India claims a nuclear doctrine of no first use, though increasingly flexible, pledging only not to attack first any “non-nuclear weapon states”. Pakistan however, refuses such lukewarm restraint, threatening tactical nuclear deployment against deep Indian incursions.
This precarious balance sustains a volatile deterrence on a light trigger: each nation, locked in mutual fear, acts from insecurity rather than strength: India fears a death by a thousand cuts; Pakistan fears slow strangulation by its larger neighbour.
It is a dynamic long recognised by strategists: an asymmetric version of the Thucydides Trap, where rival powers act not out of aggression but from the fear that if they wait to act, it will be too late to act at all if they are ever attacked.
And yet, Kashmir’s frozen conflict cannot be isolated from the wider map: it lies at the crossroads of South, Central, and East Asia: the strategic heartland long seen as the key to continental dominance. Today, China’s Belt and Road binds Pakistan through Gilgit-Baltistan, while India, aligned with the United States and Indo-Pacific partners, resists Chinese encirclement.
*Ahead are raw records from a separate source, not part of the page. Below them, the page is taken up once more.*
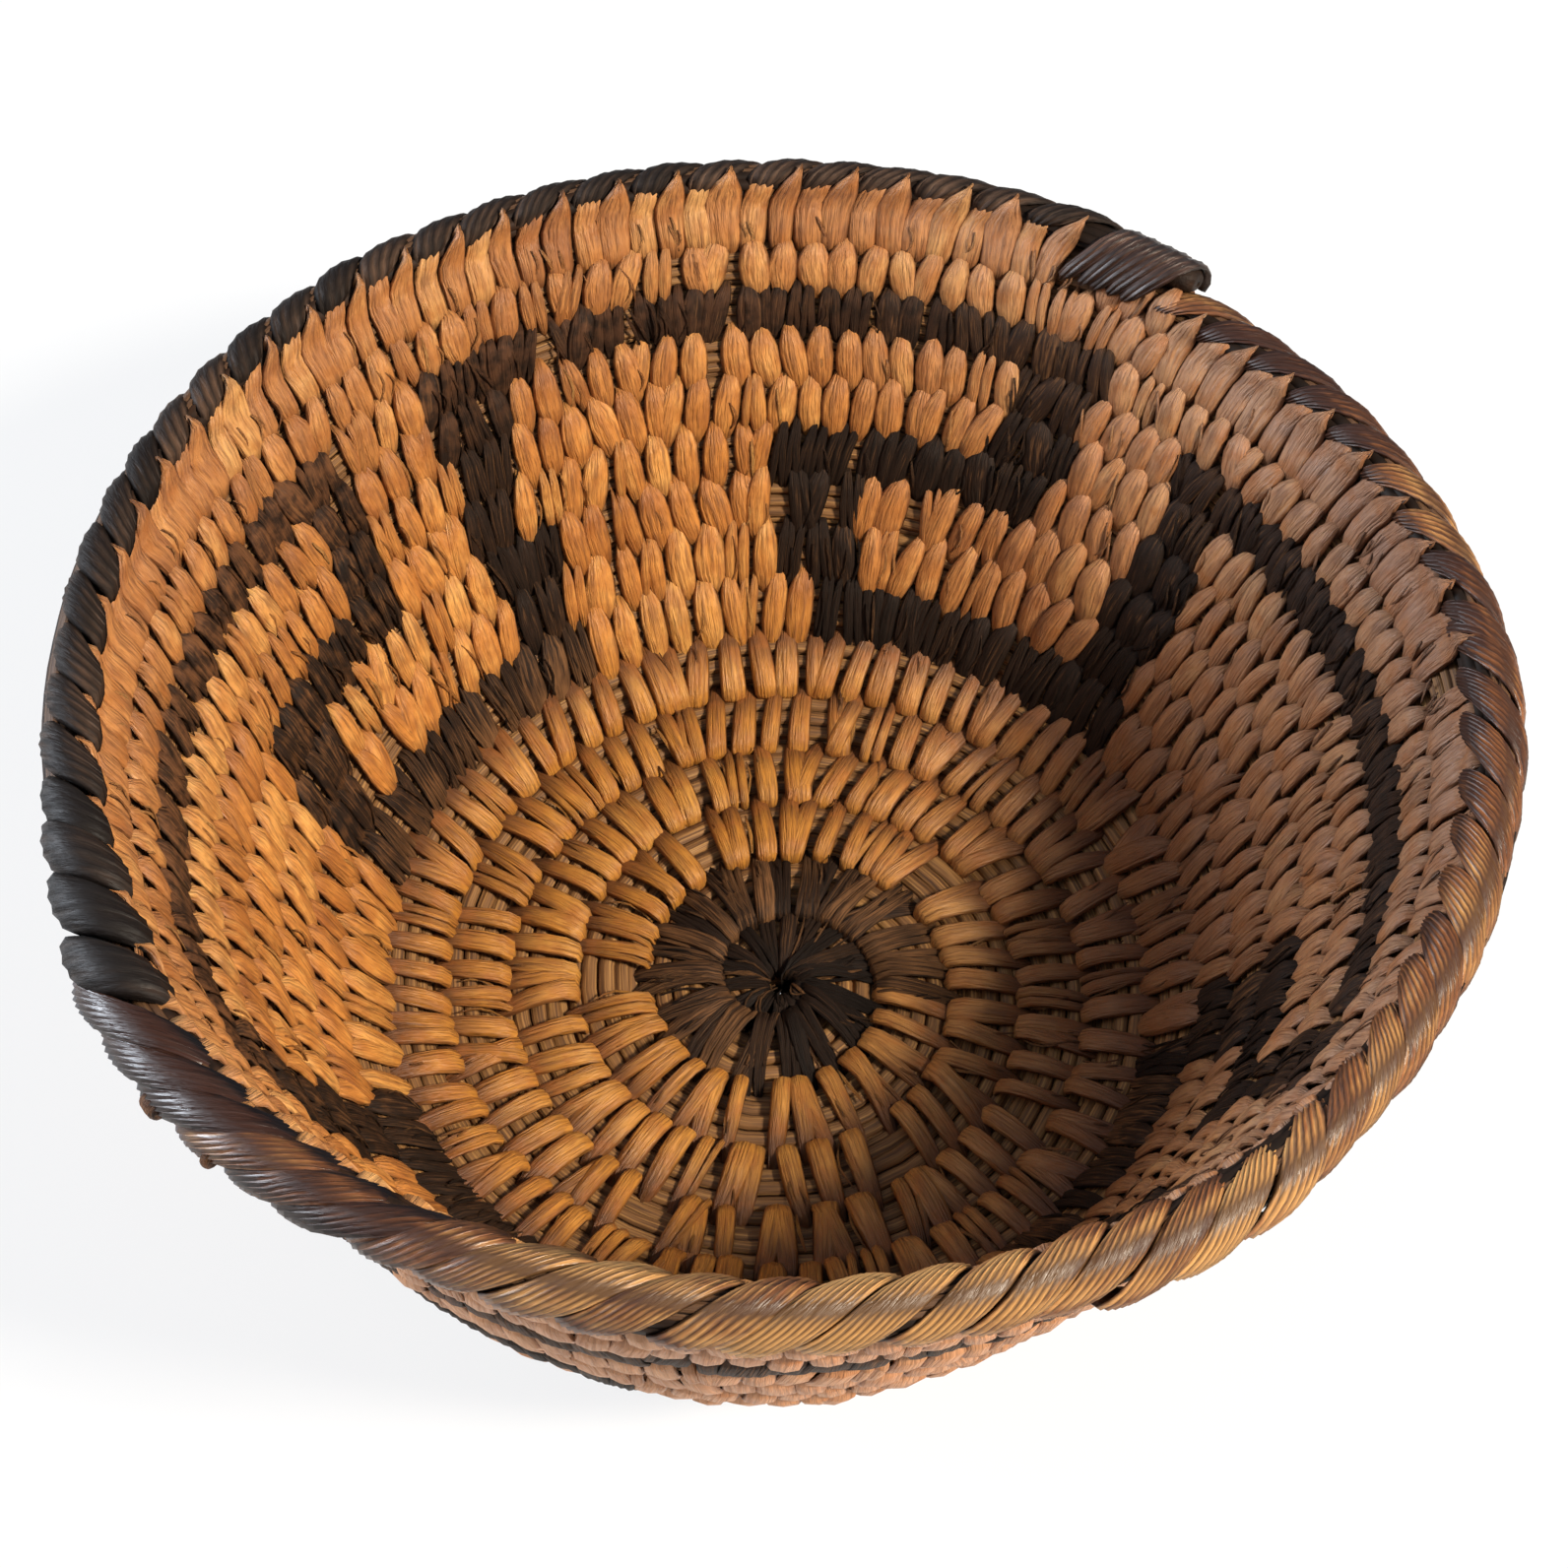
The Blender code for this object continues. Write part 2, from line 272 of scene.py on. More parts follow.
# One shape for every stitch or lace: set out flat, fanned and leaned, then wound onto the coil
sewTree, sewIn, sewOut = openTree("sewAlongCoil", [
    ("Guide", "NodeSocketObject", None), ("Shapes", "NodeSocketCollection", None),
    ("Unevenness", "NodeSocketFloat", 0.0001), ("Finish", "NodeSocketMaterial", None)])
shapes = put(sewTree, "GeometryNodeCollectionInfo",
             {"Collection": sewIn.outputs["Shapes"], "Separate Children": True, "Reset Children": True})
laid = put(sewTree, "GeometryNodeInstanceOnPoints", {
    "Points": sewIn.outputs["Geometry"], "Instance": shapes.outputs[0], "Pick Instance": True,
    "Instance Index": field(sewTree, "shape", "INT"), "Scale": field(sewTree, "stretch", "FLOAT_VECTOR")})
real = put(sewTree, "GeometryNodeRealizeInstances", {"Geometry": laid.outputs[0]})
spot = split(sewTree, position(sewTree))
local = minus(sewTree, spot[0], field(sewTree, "spot"))
fanned = calc(sewTree, "MULTIPLY_ADD", minus(sewTree, spot[1], 0.5), field(sewTree, "fan"), 1.0)
lean = times(sewTree, minus(sewTree, winding["leanFrom"], spot[1]), field(sewTree, "lean"))
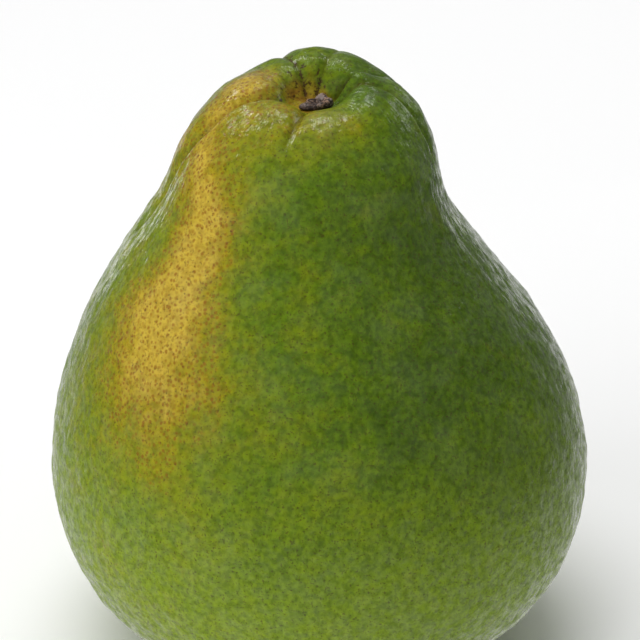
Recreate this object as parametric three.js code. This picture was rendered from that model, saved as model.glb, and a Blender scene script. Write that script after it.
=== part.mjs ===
// A honey pomelo: a pear-shaped citrus fruit with a lobed crown, and the dried calyx in its stem hollow.
// Millimetres, +Z up. The origin is the centre of the small flat spot that the fruit rests on.
// Azimuths are degrees round +Z from +X, so the side with the open front furrow faces -Y.

import * as THREE from 'three';

// Driving dimensions
const BELLY_RADIUS = 72;
const CROWN_HEIGHT = 158;
const CALYX_RADIUS = 3.5;
const CALYX_HEIGHT = 1.7;

// Half section of the fruit as spline points: radius over BELLY_RADIUS, height over CROWN_HEIGHT
const FRUIT_SECTION = [
  // flat spot and base
  [0, 0], [0.208, 0], [0.431, 0], [0.712, 0.038], [0.912, 0.133],
  // belly
  [1.014, 0.272], [0.990, 0.437], [0.836, 0.595],
  // shoulder and neck
  [0.637, 0.722], [0.497, 0.816], [0.469, 0.892], [0.388, 0.947],
  // rim of the crown, stem hollow and its flat floor
  [0.292, 0.990], [0.181, 1], [0.118, 0.982], [0.088, 0.958], [0.059, 0.958], [0.029, 0.958], [0, 0.958],
];

// The crown leans to the front: it falls this much for each millimetre forward. The lean begins outside the level
// floor of the stem hollow, and fades out again over the neck
const CROWN_TILT = 0.2;
const TILT_BEGINS = [5.5, 13];
const TILT_FADES = [22, 56];

// Lobes whose crest stands higher or lower than the rest: azimuth and angular spread, distance down from the stem
// and breadth there
const CRESTS = [
  { azimuth: -25, spread: 28, rise: 2.2, down: 20, breadth: 11 },
  { azimuth: 45, spread: 20, rise: -1.0, down: 20, breadth: 11 },
  { azimuth: 88, spread: 26, rise: 0.8, down: 20, breadth: 11 },
  { azimuth: 140, spread: 26, rise: -1.5, down: 20, breadth: 11 },
  { azimuth: 14, spread: 30, rise: 2.6, down: 12.5, breadth: 4.5 },
];

// The furrows that part the lobes, each running down from the stem hollow. azimuths: at the stem, pull of the
// middle, and at the foot. reach: length down the side. lip: raised edge, on the side of larger azimuth if positive
const FURROWS = [
  { name: 'right', azimuths: [10, -26, 10], depth: 2.1, halfWidth: 2.4, reach: 76, lip: -0.7 },
  { name: 'back right', azimuths: [48, 24, 20], depth: 3.4, halfWidth: 2.2, reach: 52, lip: 0 },
  { name: 'back', azimuths: [84, 70, 74], depth: 1.1, halfWidth: 1.5, reach: 38, lip: 0 },
  { name: 'back left', azimuths: [97, 127, 102], depth: 1.5, halfWidth: 1.8, reach: 42, lip: 0 },
  { name: 'left', azimuths: [193, 196, 173], depth: 4.2, halfWidth: 2.2, reach: 84, lip: 0.7 },
  { name: 'front', azimuths: [262, 254, 254], depth: 2.2, halfWidth: 1.9, reach: 33, lip: 0 },
];
const LIP_OFFSET = 3.6;
const LIP_WIDTH = 1.5;

// The upper body bends to the left, most of all at this height
const LEAN = -4.64;
const LEAN_HEIGHT = 119;
const LEAN_SPAN = 30;

// Waves round the body, which is not quite round: count, size and turn
const WAVES = [[2, 0.008, 0.9], [3, 0.006, -0.6], [5, 0.004, 2.0]];

// Half section of the calyx: share of its outline, share of its height
const CALYX_SECTION = [
  [0, 0], [0.45, 0], [0.88, 0], [1.08, 0.3], [0.98, 0.95], [0.74, 1.12], [0.52, 0.82], [0.26, 0.5], [0, 0.46],
];
const CALYX_OUTLINE = [[2, 0.18, -0.87], [5, 0.08, 0.6], [3, 0.06, 1.9]];
const CALYX_RISES = [[1, 0.42, -0.4], [5, 0.14, 0.6], [3, 0.1, 2.4]];
const CALYX_SHIFT = 1.0;
const CLEARANCE = 0.3;

// Fineness
const SPAN_STEPS = 60;
const FRUIT_ROWS = 46;
const FRUIT_COLUMNS = 72;
const CALYX_ROWS = 16;
const CALYX_COLUMNS = 40;
const CROWDING = 0.1;

const { degToRad, smoothstep, lerp } = THREE.MathUtils;

function bell(distance, width) {
  return Math.exp(-((distance / width) ** 2));
}

// Sum of cosines round the axis
function waves(list, azimuth) {
  return list.reduce((sum, [count, size, turn]) => sum + size * Math.cos(count * azimuth + turn), 0);
}

// A uniform cubic spline through a half section, mirrored in the axis at both ends so that it closes smoothly.
// It runs from the last point to the first, with the distance travelled at each sample.
function sampleSection(section, radius, height) {
  const points = section.map(([across, up]) => new THREE.Vector2(across * radius, up * height)).reverse();
  const mirror = (point) => new THREE.Vector2(-point.x, point.y);
  const ring = [mirror(points[1]), ...points, mirror(points[points.length - 2])];
  const samples = [];
  for (let span = 0; span < ring.length - 3; span += 1) {
    const last = span === ring.length - 4;
    for (let step = 0; step < SPAN_STEPS + (last ? 1 : 0); step += 1) {
      const t = step / SPAN_STEPS;
      const weights = [(1 - t) ** 3, 3 * t ** 3 - 6 * t ** 2 + 4, -3 * t ** 3 + 3 * t ** 2 + 3 * t + 1, t ** 3];
      const point = new THREE.Vector2();
      weights.forEach((weight, index) => point.addScaledVector(ring[span + index], weight / 6));
      samples.push(point);
    }
  }
  const travelled = [0];
  for (let index = 1; index < samples.length; index += 1) {
    travelled.push(travelled[index - 1] + samples[index].distanceTo(samples[index - 1]));
  }
  return { samples, travelled };
}

// Rows down a sampled section, closer together where the radius is small: place, distance and outward normal
function placeRows({ samples, travelled }, count, evenRadius) {
  const dense = samples.map((point) => 1 / (0.25 + 0.75 * Math.min(point.x / evenRadius, 1)));
  const weight = [0];
  for (let index = 1; index < samples.length; index += 1) {
    const step = travelled[index] - travelled[index - 1];
    weight.push(weight[index - 1] + (step * (dense[index] + dense[index - 1])) / 2);
  }
  const total = weight[weight.length - 1];
  const rows = [];
  let index = 0;
  for (let row = 0; row < count; row += 1) {
    const wanted = (total * row) / (count - 1);
    while (index < samples.length - 2 && weight[index + 1] < wanted) index += 1;
    const share = (wanted - weight[index]) / (weight[index + 1] - weight[index]);
    const point = samples[index].clone().lerp(samples[index + 1], share);
    const along = samples[index + 1].clone().sub(samples[index]).normalize();
    const normal = new THREE.Vector2(-along.y, along.x);
    rows.push({ point, normal, down: lerp(travelled[index], travelled[index + 1], share) });
  }
  return rows;
}

// A closed mesh from rows of vertices round the axis, with one vertex at each end of it
function closeRows(name, rows, columns, vertexAt, material) {
  const inner = rows.length - 2;
  const positions = [];
  for (let row = 1; row <= inner; row += 1) {
    for (let column = 0; column < columns; column += 1) positions.push(...vertexAt(rows[row], column));
  }
  positions.push(...vertexAt(rows[0], 0), ...vertexAt(rows[inner + 1], 0));
  const top = inner * columns;
  const bottom = top + 1;
  const index = [];
  for (let column = 0; column < columns; column += 1) {
    const next = (column + 1) % columns;
    index.push(top, column, next);
    index.push(bottom, (inner - 1) * columns + next, (inner - 1) * columns + column);
    for (let row = 0; row < inner - 1; row += 1) {
      const upper = row * columns;
      const lower = upper + columns;
      index.push(upper + column, lower + column, lower + next);
      index.push(upper + column, lower + next, upper + next);
    }
  }
  const geometry = new THREE.BufferGeometry();
  geometry.setAttribute('position', new THREE.Float32BufferAttribute(positions, 3));
  geometry.setIndex(index);
  geometry.computeVertexNormals();
  const mesh = new THREE.Mesh(geometry, material);
  mesh.name = name;
  return mesh;
}

// Azimuth of a furrow's floor at a distance down from the stem
function furrowAzimuth(furrow, down) {
  const t = Math.min(down / furrow.reach, 1);
  const [stem, pull, foot] = furrow.azimuths;
  return degToRad((1 - t) ** 2 * stem + 2 * t * (1 - t) * pull + t ** 2 * foot);
}

// Columns follow the furrows down the crown and crowd beside them, so that each crease stays sharp
function columnAzimuth(column, down) {
  const sectors = FURROWS.map((furrow, index) => {
    const next = FURROWS[(index + 1) % FURROWS.length];
    const turn = index === FURROWS.length - 1 ? 2 * Math.PI : 0;
    return { furrow, next, turn, width: degToRad(next.azimuths[1] - furrow.azimuths[1]) + turn };
  });
  let before = 0;
  for (const { furrow, next, turn, width } of sectors) {
    const share = Math.round((FRUIT_COLUMNS * (before + width)) / (2 * Math.PI));
    const first = Math.round((FRUIT_COLUMNS * before) / (2 * Math.PI));
    if (column < share) {
      const t = (column - first) / (share - first);
      const crowded = t - CROWDING * Math.sin(2 * Math.PI * t);
      return lerp(furrowAzimuth(furrow, down), furrowAzimuth(next, down) + turn, crowded);
    }
    before += width;
  }
  throw new Error('no such column');
}

// How deep the furrows press the rind in at one place, less the raised lip beside some of them
function furrowDepth(azimuth, radius, down) {
  let depth = 0;
  let lip = 0;
  for (const furrow of FURROWS) {
    const turn = azimuth - furrowAzimuth(furrow, down);
    const aside = Math.atan2(Math.sin(turn), Math.cos(turn)) * Math.max(radius, 1);
    const along = smoothstep(down, 2, 9) * (1 - smoothstep(down, 0.45 * furrow.reach, furrow.reach));
    const narrow = 0.35 + 0.65 * smoothstep(down, 4, 20);
    const width = furrow.halfWidth * narrow * (1 + 1.4 * smoothstep(down, 20, 20 + furrow.reach));
    const pressed = furrow.depth * along * Math.exp(-((Math.hypot(aside, 0.35) / width) ** 1.15));
    depth = Math.max(depth, pressed) + 0.25 * Math.min(depth, pressed);
    const beside = aside - Math.sign(furrow.lip) * LIP_OFFSET;
    lip += Math.abs(furrow.lip) * along * smoothstep(down, 12, 26) * bell(beside, LIP_WIDTH);
  }
  return depth - lip;
}

// Height added to the crown by its lean and by its uneven lobes
function crownRise(azimuth, radius, down) {
  const leaning = smoothstep(down, ...TILT_BEGINS) * (1 - smoothstep(down, ...TILT_FADES));
  const tilt = CROWN_TILT * radius * Math.sin(azimuth) * leaning;
  return CRESTS.reduce((sum, crest) => {
    const turn = azimuth - degToRad(crest.azimuth);
    const aside = Math.atan2(Math.sin(turn), Math.cos(turn));
    return sum + crest.rise * bell(aside, degToRad(crest.spread)) * bell(down - crest.down, crest.breadth);
  }, tilt);
}

function leanAt(height) {
  return LEAN * bell(height - LEAN_HEIGHT, LEAN_SPAN);
}

function fruitVertex({ point, normal, down }, column) {
  const azimuth = columnAzimuth(column, down);
  const depth = furrowDepth(azimuth, point.x, down);
  const radius = point.x - normal.x * depth;
  const height = point.y - normal.y * depth + crownRise(azimuth, point.x, down);
  const round = smoothstep(down, 40, 100) * smoothstep(height, 0, 30);
  const swollen = radius * (1 + round * waves(WAVES, azimuth));
  return [swollen * Math.cos(azimuth) + leanAt(height), swollen * Math.sin(azimuth), height];
}

function calyxVertex({ point }, column) {
  const azimuth = (2 * Math.PI * column) / CALYX_COLUMNS;
  const radius = point.x * (1 + waves(CALYX_OUTLINE, azimuth));
  const edge = Math.min(point.x / CALYX_RADIUS, 1);
  const height = point.y * (1 + edge * waves(CALYX_RISES, azimuth));
  return [radius * Math.cos(azimuth), radius * Math.sin(azimuth), height];
}

const rind = new THREE.MeshStandardMaterial({ color: 0x5f7f22, roughness: 0.42, metalness: 0 });
const driedCalyx = new THREE.MeshStandardMaterial({ color: 0x57412f, roughness: 0.85, metalness: 0 });

const fruitRows = placeRows(sampleSection(FRUIT_SECTION, BELLY_RADIUS, CROWN_HEIGHT), FRUIT_ROWS, 45);
const fruit = closeRows('fruit', fruitRows, FRUIT_COLUMNS, fruitVertex, rind);

const calyxRows = placeRows(sampleSection(CALYX_SECTION, CALYX_RADIUS, CALYX_HEIGHT), CALYX_ROWS, 4);
const calyx = closeRows('calyx_button', calyxRows, CALYX_COLUMNS, calyxVertex, driedCalyx);
const seatHeight = FRUIT_SECTION[FRUIT_SECTION.length - 1][1] * CROWN_HEIGHT;
calyx.position.set(leanAt(seatHeight) + CALYX_SHIFT, 0, seatHeight + CLEARANCE);

const pomelo = new THREE.Group();
pomelo.add(fruit, calyx);

export default pomelo;
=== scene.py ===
"""A honey pomelo: the fine rind, the dried calyx, their materials, and the studio round them."""
import math

import bpy
import numpy as np
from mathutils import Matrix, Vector, noise


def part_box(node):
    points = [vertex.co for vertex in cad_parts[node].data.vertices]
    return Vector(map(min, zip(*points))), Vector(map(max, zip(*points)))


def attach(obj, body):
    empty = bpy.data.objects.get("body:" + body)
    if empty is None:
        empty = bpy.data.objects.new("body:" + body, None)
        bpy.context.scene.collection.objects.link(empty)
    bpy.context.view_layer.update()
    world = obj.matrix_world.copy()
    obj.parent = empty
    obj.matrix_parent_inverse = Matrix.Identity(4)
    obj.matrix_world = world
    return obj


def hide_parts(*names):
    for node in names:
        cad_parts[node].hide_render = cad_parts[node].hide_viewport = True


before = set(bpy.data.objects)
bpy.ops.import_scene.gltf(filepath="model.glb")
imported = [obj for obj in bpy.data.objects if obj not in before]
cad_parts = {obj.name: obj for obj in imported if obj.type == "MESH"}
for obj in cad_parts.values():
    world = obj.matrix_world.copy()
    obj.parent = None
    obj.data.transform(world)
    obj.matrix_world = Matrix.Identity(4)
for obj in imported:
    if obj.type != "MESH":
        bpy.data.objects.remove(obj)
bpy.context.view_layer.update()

MM = 0.001

# Driving dimensions of the fruit in millimetres, before they are fitted to the frame
BELLY_RADIUS = 72.0
CROWN_HEIGHT = 158.0
FRUIT_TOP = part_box("fruit")[1].z / MM

# Half section of the fruit as spline points: radius over BELLY_RADIUS, height over CROWN_HEIGHT
FRUIT_SECTION = [
    # flat spot and base
    (0, 0), (0.208, 0), (0.431, 0), (0.712, 0.038), (0.912, 0.133),
    # belly
    (1.014, 0.272), (0.990, 0.437), (0.836, 0.595),
    # shoulder and neck
    (0.637, 0.722), (0.497, 0.816), (0.469, 0.892), (0.388, 0.947),
    # rim of the crown, stem hollow and its flat floor
    (0.292, 0.990), (0.181, 1), (0.118, 0.982), (0.088, 0.958), (0.059, 0.958), (0.029, 0.958), (0, 0.958),
]

# The crown leans to the front: its fall for each millimetre forward
CROWN_TILT = 0.2
# Distances down from the stem between which the lean begins and fades
TILT_BEGINS = (5.5, 13)
TILT_FADES = (22, 56)

# Lobes whose crest stands higher or lower: azimuth, angular spread, rise, distance down, breadth there
CRESTS = [
    (-25, 28, 2.2, 20, 11), (45, 20, -1.0, 20, 11), (88, 26, 0.8, 20, 11), (140, 26, -1.5, 20, 11),
    (14, 30, 2.6, 12.5, 4.5),
]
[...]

Thus, Kashmir is a grinding point where twenty-first-century powers collide, and local stakes may easily become global.
Stalemate: Cost and Chasm
The economic costs of the ongoing tensions are immense: South Asia’s intra-regional trade remains under five percent, crippled by Indo-Pakistani hostility.
Pakistan spends nearly four percent of its GDP on its military while India diverts over USD 78 billion to secure frontier deployments, amongst other military modernisation efforts. Both bleed opportunity to fortify against wars they hope never to fight.
But Kashmir’s people suffer most: over 40,000 lives have been lost since the insurgency erupted in 1989, and successive generations have grown up under curfews, surveillance, and sporadic bombardment. The displacement of Kashmiri Pandits endures, while villages near the Line of Control face nightly shelling.
With the Indus Waters Treaty suspended, the spectre of India altering river flows introduces a chilling new dimension: the weaponisation of survival itself, as droughts, agricultural collapse, and humanitarian catastrophes loom.
The Pahalgam massacre shattered any illusion that Kashmir can be indefinitely managed: dialogue has collapsed again, deterrence is brittle, and nationalism demands vengeance, not restraint. Each move toward security provokes greater insecurity.
Even worse, beneath immediate calculations lies a deeper conflict: a collision of identical imperatives, where sovereignty, identity, and survival are seen as absolute, non-negotiable, and where Kashmir’s valleys are no longer merely contested ground: they become almost a metaphysical frontier, where the histories and futures of two nations, and perhaps of the wider heartland, clash irreconcilably.
Under their current leaderships, neither country seems willing to risk political capital to avert catastrophe: Narendra Modi champions full national integration of Kashmir to India, while Shehbaz Sharif insists on its self-determination into Pakistan alone. Both only prolong their dance macabre at the edge of apocalypse. Deterrence has held so far, but it may not always continue to do so.
Statement
The Pahalgam massacre has once again dragged India and Pakistan into a perilous confrontation not because either seeks war directly, but because both are trapped by history, power asymmetry, and unrelenting fear. Seventy-seven years after the partition, Kashmir remains an open wound weaponised by respective nationalisms that refuse compromise. Military might and nuclear deterrence have forestalled total war, but at the cost of perpetual instability and increasing human tragedy. This makes South Asia’s future the hostage of an unfinished past, where the next shot fired in anger could unravel not just a fragile peace, but the world itself.